In their area of London, higher fees are part of a plan by the Southwark borough council to redevelop the marina, at a cost of £6 million. The goal is to address health and safety issues on the water and on the docks, create new wash facilities and a cafe, and replace old workshops that are currently in shipping containers with new purpose-built ones.

The plan, said Catherine Rose, a Southwark Council member for neighborhoods, leisure and parks, “will address urgent health and safety issues to help maintain a working marina and enhance the boat yard environment.”

To help ease the transition, she said, the council is offering a discount for boat-repair shops and staggering the rent increase over a three-year period for all existing boatyard businesses.

But boaters like Mr. Knightley and Ms. Roberts see the move as a way to replace lower-income boaters with more commercial interests. “There’s a lot of concern at the moment with the community here about how the council are essentially trying to force people out,” Mr. Knightley said. “The housing situation in London is horrendous anyway; they’re just making it even worse.”

The boaters tend to agree, though, that safety and security are urgent matters.

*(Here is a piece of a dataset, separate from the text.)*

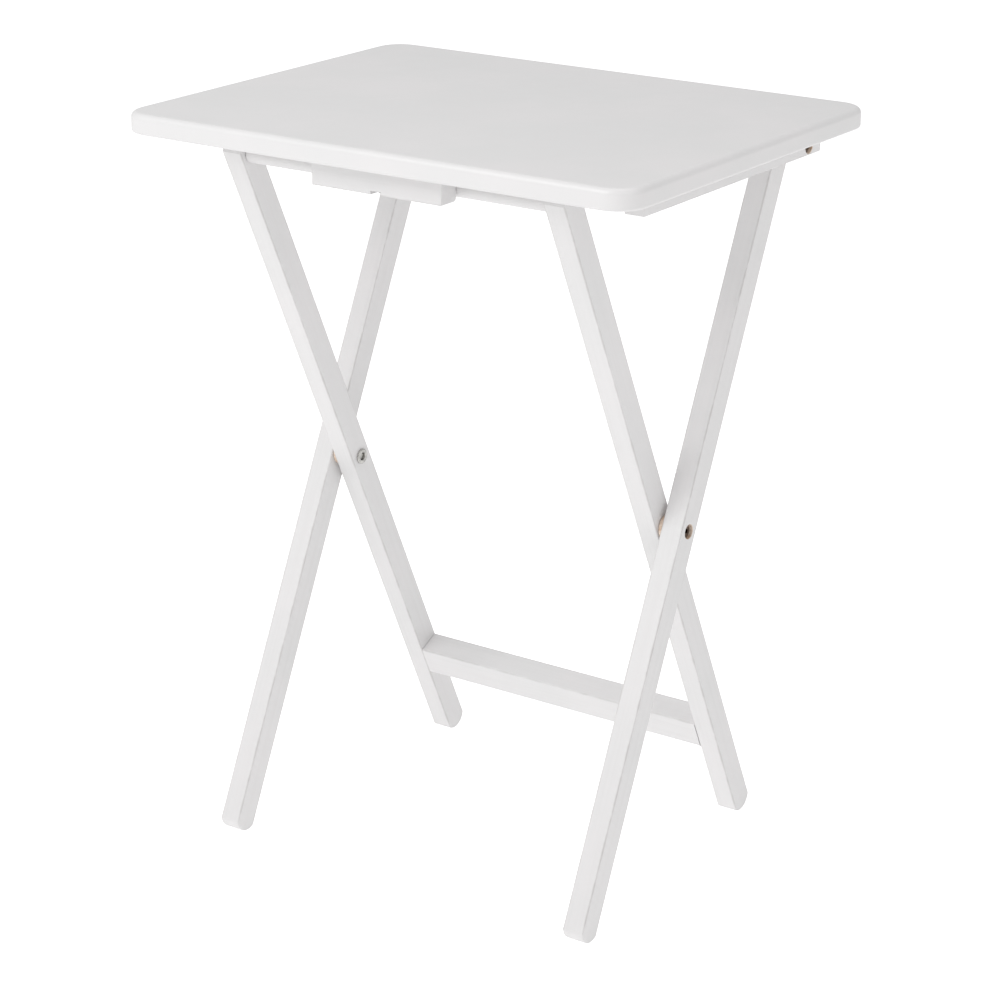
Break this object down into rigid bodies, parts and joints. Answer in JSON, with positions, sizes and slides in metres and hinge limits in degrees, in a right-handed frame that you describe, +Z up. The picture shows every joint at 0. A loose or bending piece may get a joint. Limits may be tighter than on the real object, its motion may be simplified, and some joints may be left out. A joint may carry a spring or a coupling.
{
  "type": "folding tray table",
  "caption": "Folding wooden tray table: a round-cornered top on two crossed leg frames that scissor flat, with a top that lifts about its rear pivots.",
  "frame": {"origin": "on the floor, below the middle of the tray top", "axes": "+X along the long side of the top, -Y the front, +Z up"},
  "size_m": [0.483, 0.371, 0.633],
  "materials": {
    "white_paint": "satin white paint over planed wood",
    "bare_wood": "bare sanded beech",
    "zinc_steel": "bright zinc plate",
    "spring_steel": "blank spring steel"
  },
  "bodies": {
    "outer_frame": {"outer_leg_left": "white_paint", "outer_leg_right": "white_paint", "crossing_bolt_left": "zinc_steel", "crossing_bolt_right": "zinc_steel", "crossing_nut_left": "zinc_steel", "crossing_nut_right": "zinc_steel", "crossing_spacer_left": "bare_wood", "crossing_spacer_right": "bare_wood", "top_pivot_bolt_left": "zinc_steel", "top_pivot_bolt_right": "zinc_steel", "top_pivot_nut_left": "zinc_steel", "top_pivot_nut_right": "zinc_steel", "top_pivot_spacer_left": "bare_wood", "top_pivot_spacer_right": "bare_wood"},
    "inner_frame": {"inner_leg_left": "white_paint", "inner_leg_right": "white_paint", "top_rail": "white_paint", "stretcher": "white_paint", "rail_brad_left": "zinc_steel", "rail_brad_right": "zinc_steel", "stretcher_pin_left_1": "bare_wood", "stretcher_pin_left_2": "bare_wood", "stretcher_pin_right_1": "bare_wood", "stretcher_pin_right_2": "bare_wood"},
    "tray": {"tabletop": "white_paint", "cleat_left": "white_paint", "cleat_right": "white_paint", "catch_block": "white_paint", "rail_clip": "spring_steel", "clip_screw": "zinc_steel", "cleat_screw_left_1": "zinc_steel", "cleat_screw_left_2": "zinc_steel", "cleat_screw_left_3": "zinc_steel", "cleat_screw_right_1": "zinc_steel", "cleat_screw_right_2": "zinc_steel", "cleat_screw_right_3": "zinc_steel", "block_screw_left": "zinc_steel", "block_screw_right": "zinc_steel"}
  },
  "joints": [
    {"name": "leg_scissor", "type": "hinge", "parent": "outer_frame", "child": "inner_frame", "pos_m": [0, 0.002, 0.30768], "axis": [-1, 0, 0], "range_deg": [0, 50.4], "deforming": ["rail_clip"]},
    {"name": "tray_follow", "type": "hinge", "parent": "outer_frame", "child": "tray", "pos_m": [0, 0.14075, 0.6022], "axis": [-1, 0, 0], "range_deg": [0, 25.2]}
  ],
  "couplings": [
    {"joint": "tray_follow", "follows": "leg_scissor", "ratio": 0.5}
  ]
}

The Metropolitan Police Service does not keep separate data on water crimes, but boaters say that crime at marinas, and even on boats, has long been a problem.

“I’d never live on a boat again,” said Janusz Konarski, 56, who did just that in London’s Little Venice from 1983 to 1995, before returning to land. “I didn’t ever feel secure. There was a bloke trying to steal my bike. Then we had a glue sniffer undoing the moorings because he was mentally ill. He pulled a knife on me, although the police got him.”

These days, Mr. Ros said, “it feels like there’s a lot of crime around. There’s a lot more breaking in, there’s a lot more general thievery going on. It’s desperate times here, and boats are an easy target.”